Zunächst folge ich der Straße bis zum Meer. Merklich ruhiger wird es, je näher ich dem Ozean komme, was ich sehr begrüße. Nur och vereinzelt werde ich überholt, die Straße bietet wieder einen schönen breiten Seitenstreifen. Doch dann, ich biege rechts ab, weil vor mir nur noch Wasser ist, geht es los. Ein ewiges Auf und Ab folgt. Den ganzen Weg, ich schätze so 15 bis 20 km bis Sáo Martinho. Richtig heftig wird es noch einmal in einem Örtchen namens Foz do Arelho, wo der 160 m hohe Serra do Bouro mit einer dem Höllenberg absolut ebenbürtigen Steigung aufwartet - deren letztes Stückchen ich wieder schieben muss.

Es ist 16 Uhr und es wiederholt sich das Schauspiel von heute morgen: Dichter, reinweißer Wasserdampf zieht vom Meer herauf. Willkommene Abkühlung, frische, salzige Brise in den Lungen, die eine Wohltat ist. Freilich, die Temperatur kann der Dampf nicht senken. Eher fühlt es sich an, als stünde ich vor einem Dampfbügeleisen und gäbe volle Power. Aber merklich die Entlastung, wenn die Sonne nicht mehr direkt auf mich einprügeln kann.
Es geht stramm bergauf und bald fahre ich 20 oder 30 Meter über Meeresniveau auf einer Straße, die eingerahmt wird von mit Sicherheit messerscharfem Dünengras. Perfekt zum Wildcampen, denke ich mir und freue mich statt dessen, dass es nicht mehr weit bis zu meinem Campingplatz sein kann.

Ich fahre noch eine halbe Stunde, als ich ihn erreiche. Die megabreite, weiße, omegaförmige Bucht, die nur einen schmalen Ausgang zum Meer, flankiert von zwei mächtigen, rot schimmernden Felsen, hat, ist randvoll gefüllt mit Badegästen.

Wenn Praia de Santa Cruz schon voll war - Sáo Martinho quillt über vor Menschen. Mir ist klar, dass ich hier heute nicht ins Meer gehen werde. Ich hasse Massen. Vor allem Badende.

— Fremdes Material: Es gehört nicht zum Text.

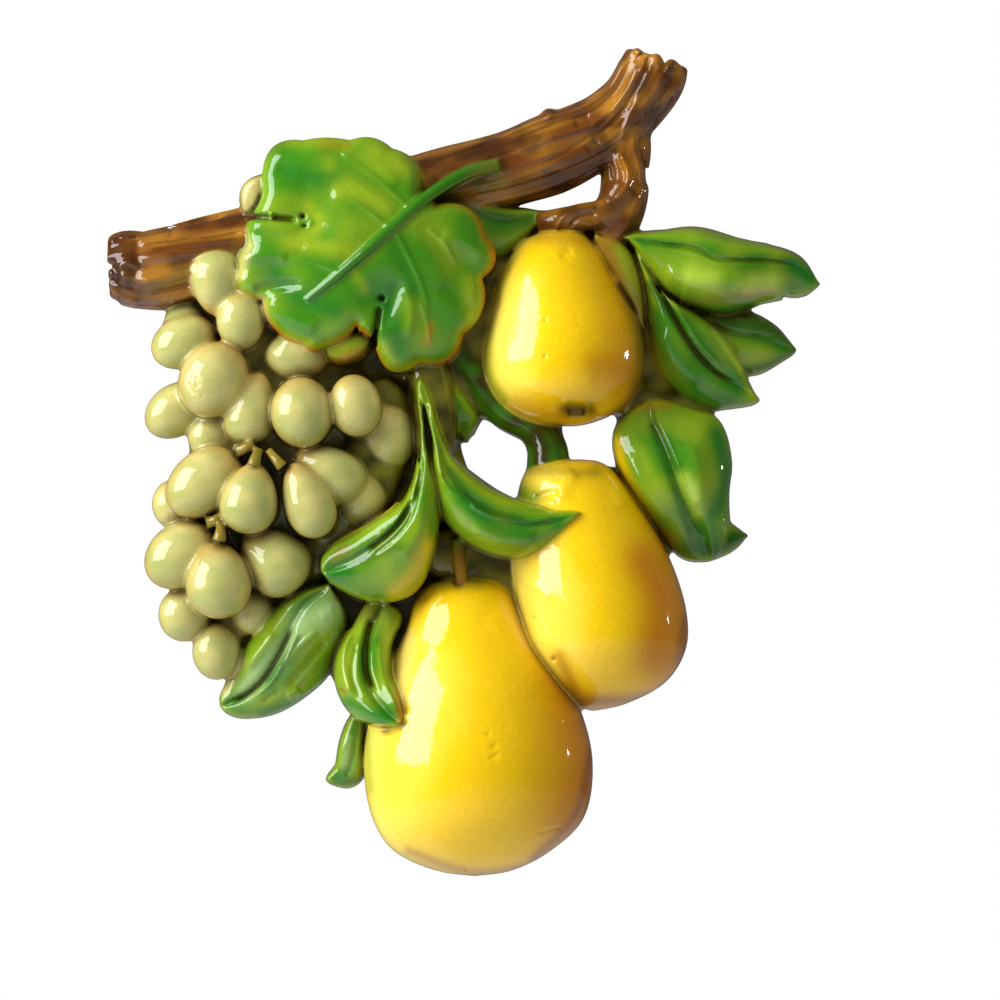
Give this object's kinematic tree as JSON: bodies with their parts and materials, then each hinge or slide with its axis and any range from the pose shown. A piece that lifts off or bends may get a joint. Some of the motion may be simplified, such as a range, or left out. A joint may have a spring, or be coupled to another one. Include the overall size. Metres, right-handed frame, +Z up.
{
  "type": "decorative wall plaque",
  "caption": "Relief wall plaque of a vine leaf, a bunch of grapes and pears hanging from a branch, cast in one piece of painted, lacquered plaster with a flat back.",
  "frame": {"origin": "the point of the flat back, behind the branch, where the plaque hangs on the wall", "axes": "+Z up, +Y into the wall, so the relief faces -Y, and +X to the viewer's right"},
  "size_m": [0.2619, 0.0578, 0.3042],
  "materials": {
    "painted_plaster": "airbrushed yellows and greens on cast plaster under a thick gloss lacquer"
  },
  "bodies": {
    "root": {"plaque": "painted_plaster"}
  },
  "joints": []
}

Der Campingplatz ist super. Die Leute freundlich und bald schon finde ich einen schönen Platz, wo ich - diesmal in angenehm weißem Untergrund - mein Zelt aufschlagen kann. Schnell bin ich geduscht, dufte nach Lotion, glänze penatenmäßig und fühle mich frisch. Endlich ist der Schweiß ab, die weiße Lorke aus Sonnencreme und Körpersalzen, endlich der Körper runtergekühlt - ich lechze nach einem kalten Bier und einer ordentlichen Portion. Die ich mir auch gleich im Strandrestaurant in Form eines Riesenhamburgers hole.

Ein toller Ort - wenn man diese Art von Urlaub mag. Sicher gibt es hier eine Menge Bars und Diskos, eine breite Strandpromenade zum Bummeln und Eisessen. Mir aber ist das nichts - wozu flannieren, wenn man keinen hat, um dessen Hüfte man seine Arme legen könnte?
Stattdessen suche ich die andere Richtung - weg von den Massen, und beschließe, die Felsen am Ausgang der Bucht zu erklettern.

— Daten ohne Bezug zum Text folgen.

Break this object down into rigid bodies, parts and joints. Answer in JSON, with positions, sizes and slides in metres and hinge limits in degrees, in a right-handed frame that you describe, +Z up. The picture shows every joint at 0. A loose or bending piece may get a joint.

Die richtige Idee für einen, der sich gerade 5 Stunden in der Sonne abgemüht hat, möchte man meinen, aber meinen Gelenken tut es gut. Tatsächlich erreiche ich den Ausgang der Bucht genau in dem Moment, an dem die Sonne untergeht.
Ein tolles Gefühl, und welch´ prächtige Farben! Leider rollt auch die Flut massiv in die Mondsichelbucht ein, sodass ich mich spute, zurück ins Zelt zu kommen, bevor das Wasser so hoch steigt, dass es meinen Hinweg versperrt.



Und als dann gegen zwei, drei Uhr nachts auch meine Technojüngerzeltnachbarn Ruhe geben - nicht weil sie schlafen, sondern weil in Portugal "Nachtleben" erst um diese Uhrzeit beginnt und sie wohl einen der unzähligen Clubs heimsuchen - ist auch für mich an einen ruhigen, schönen Schlaf zu denken.

Gefahren: 106,3 km in 5 h 13 min und 20,34 km/h Schnitt.